A partir daquele momento, o ato de depositar oferendas para a orixá passou a ser um rito anual e viria a fazer parte da Festa de Nossa Senhora de Santana, estritamente ligada ao catolicismo, que ocorria na região desde 1870. A programação contava com anúncios sobre o Carnaval e até concurso de miss, numa época em que o Rio Vermelho era uma área afastada do centro da cidade.

“A Festa de Santana era muito concorrida pelos veranistas, inclusive, tinha carro alegórico que ia até a Barra, queima de fogos, venda de guloseimas para angariar fundos para a celebração. Dentro de toda aquela liturgia, de todos aqueles dias de festejos, os pescadores pediam permissão da Igreja Católica para depositar presente a Iemanjá”, complementa Mello.

Tal evento religioso não acontecia no dia 2 de fevereiro, pois possuía uma data móvel. Uma das explicações para a consolidação do calendário atual é a culminância com os dias de duas santas: o de Nossa Senhora das Candeias e o de Nossa Senhora dos Navegantes.

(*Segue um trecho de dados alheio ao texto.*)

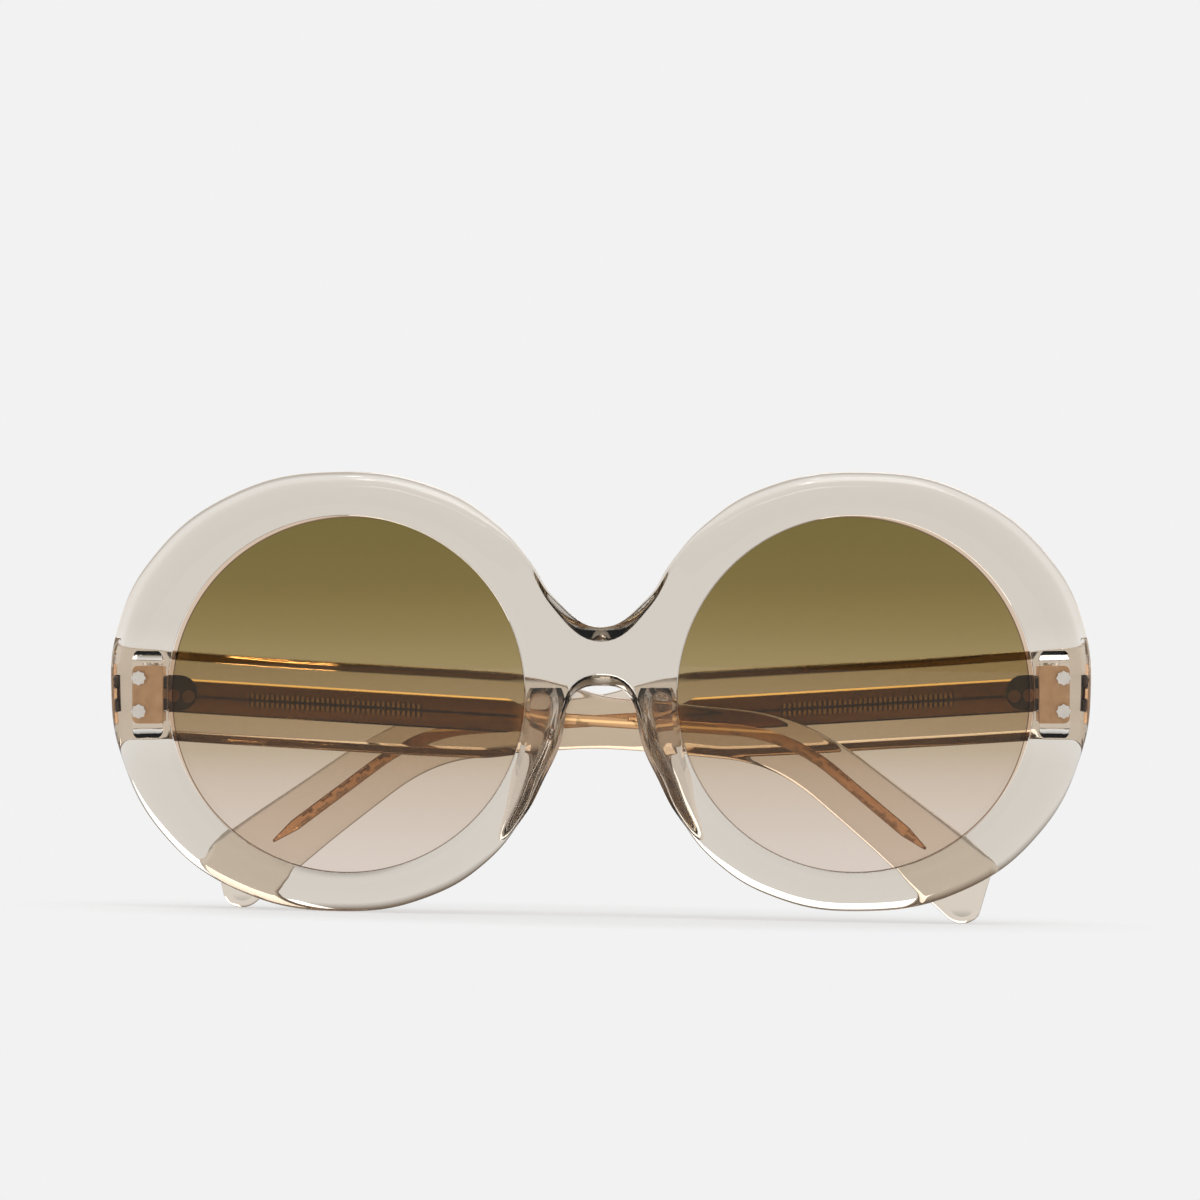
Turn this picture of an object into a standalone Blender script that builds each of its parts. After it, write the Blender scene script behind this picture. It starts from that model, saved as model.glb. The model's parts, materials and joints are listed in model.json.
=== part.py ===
"""Round acetate sunglasses, folded and standing on their rims and temple tips.

Metres, +Z up. X runs across the front and Y runs back from it. Each piece is modelled in the frame of
what carries it: the front in the frame of the glasses, whose zero is at hinge height on the middle of the
bridge's front face, and each temple in the frame of its hinge axis, drawn open and then folded by turning
that frame. Last of all the glasses are stood on the ground, with the ground point under them at the origin.
"""
import math

import bmesh
import bpy
import numpy as np
from mathutils import Matrix, Vector
from mathutils.bvhtree import BVHTree

# Front: overall sizes, from the eyes' middle
RIM_WIDTH = 0.0346
RIM_TOP_HEIGHT = 0.0326
RIM_BOTTOM_DEPTH = 0.03205
FRONT_THICKNESS = 0.0048
FRONT_EDGE_RADIUS = 0.0010
EYE_SPACING = 0.0750
OPENING_DIAMETER = 0.0526
WRAP_ANGLE = math.radians(4.7)
WRAP_BEND_WIDTH = 0.0220

# Bridge and nose
BRIDGE_TOP_HEIGHT = 0.01015
ARCH_TOP_HEIGHT = 0.0012
BRIDGE_BEVEL_HEIGHT = 0.00235
BRIDGE_BEVEL_WIDTH = 0.0175
ARCH_FLARE_HEIGHT = 0.0019
ARCH_FLARE_LENGTH = 0.0230

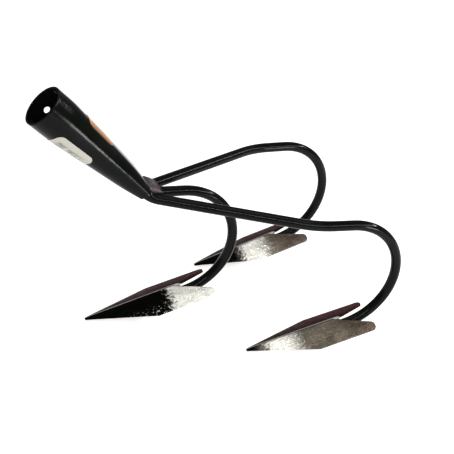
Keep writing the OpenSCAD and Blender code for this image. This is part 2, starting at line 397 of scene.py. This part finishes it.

Ainda no começo do século XX, o sincretismo que existia no festejo sofreu uma ruptura decorrente de conflitos com lideranças católicas, que chegaram a contestar a devoção a uma orixá com aspecto de sereia. Os pescadores resolveram seguir com a celebração a Iemanjá de forma separada, sobressaindo-se à Festa de Santana, que passa a ser deslocada para o meio do ano.

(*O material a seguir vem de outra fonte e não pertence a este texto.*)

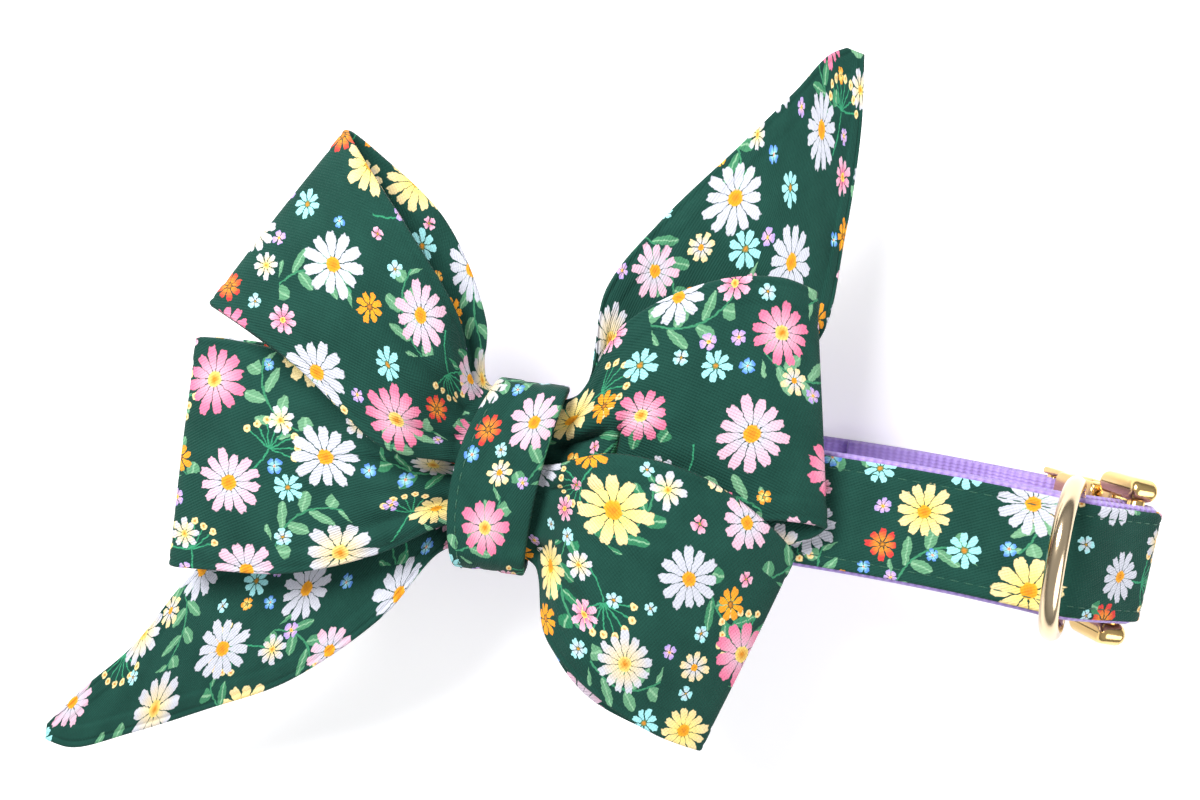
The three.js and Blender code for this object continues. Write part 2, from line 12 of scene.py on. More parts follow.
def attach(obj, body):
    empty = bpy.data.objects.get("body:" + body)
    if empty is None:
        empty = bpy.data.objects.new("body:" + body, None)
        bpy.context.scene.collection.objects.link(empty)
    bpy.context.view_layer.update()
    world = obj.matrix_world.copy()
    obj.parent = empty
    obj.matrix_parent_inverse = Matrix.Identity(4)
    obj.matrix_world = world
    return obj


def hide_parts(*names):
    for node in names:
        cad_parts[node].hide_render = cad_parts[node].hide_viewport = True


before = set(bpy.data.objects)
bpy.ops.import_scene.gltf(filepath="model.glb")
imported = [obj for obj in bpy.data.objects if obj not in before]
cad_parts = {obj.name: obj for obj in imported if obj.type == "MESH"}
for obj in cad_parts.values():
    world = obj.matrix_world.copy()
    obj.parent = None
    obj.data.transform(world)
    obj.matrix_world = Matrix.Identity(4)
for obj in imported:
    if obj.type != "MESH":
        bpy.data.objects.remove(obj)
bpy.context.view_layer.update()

Devoção de grandes nomes das artes

O 2 de fevereiro ganha força por volta da década de 1960, quando renomados expoentes locais da música e literatura, como Caetano Veloso, Maria Bethânia e Jorge Amado, fazem alusão à festa em suas artes.

“A sociedade não conhecia o 2 de fevereiro. Então, a partir do momento em que os grandes artistas começam a relatar essa oferenda, ganha-se esse vulto que a gente conhece hoje como a maior festa com viés afro da Bahia”, explica Mello.

Já o culto a Iemanjá em Salvador é mais antigo do que a festa em si. Há registros de reverência à Mãe d’Água, por exemplo, na Cidade Baixa, próximo ao Monte Serrat, no final do século XIX.

“A energia que circula é inexplicável”, diz pescador

Responsável por conduzir a embarcação que vai levar o presente principal nesta sexta-feira, Roberto Pantaleão, 67 anos, vive do mar há cinco décadas e destaca o quanto a celebração saiu de uma simples homenagem ao status de repercussão internacional. Embora já esteja acostumado, há um certo desafio em conseguir recepcionar todos os presentes que chegam para Iemanjá. “A gente mobiliza aqui na Colônia de Pescadores, só para poder fazer essa parte do transporte das oferendas, entre 40 a 50 pescadores no dia da festa.”

Pantaleão fala com orgulho do fato de a festa ter os pescadores no epicentro de sua realização. No 2 de fevereiro, diz, uma força sobrenatural inunda o Rio Vermelho: “Tem gente de outros países e continentes, de japonês a europeus, que chegam aqui no barracão onde tá o presente principal e ‘dá santo’. Já vi dezenas de casos assim. A energia que circula é inexplicável”, relata.

Para o pescador, a Festa de Iemanjá, que completa 101 anos, é uma das poucas manifestações religiosas que não perderam glamour e intensidade com o passar do tempo: “Acredito que por conta do fascínio que o mar exerce em todo mundo”.  Em outras palavras, Pantaleão entende que Iemanjá pode ser sentida no ritmo da maré, na brisa e balanço suave das ondas.

Figurada no Brasil como uma mulher de cabelos esvoaçantes, cauda de sereia e associada às cores azul e branco que simbolizam ligação com a pureza, clareza e imensidão do oceano, Iemanjá também é associada à maternidade, além de protetora de mulheres e crianças. Ela tornou-se parte integrante das religiões afrobrasileiras, tendo culto espalhado no país ao longo do tempo, sobretudo em regiões costeiras.

“No Brasil, Iemanjá continua sendo um poderoso símbolo de resistência contra a opressão e da força inabalável das tradições culturais africanas. Seus devotos a veem como uma fonte de conforto e proteção, principalmente para mulheres e crianças. Ela está associada a todo poder supremo do mar, e é frequentemente invocada por aqueles que vivem do oceano”, descreve a escritora Camila Nogueira, no livro Iemanjá: Rainha das Águas Salgadas.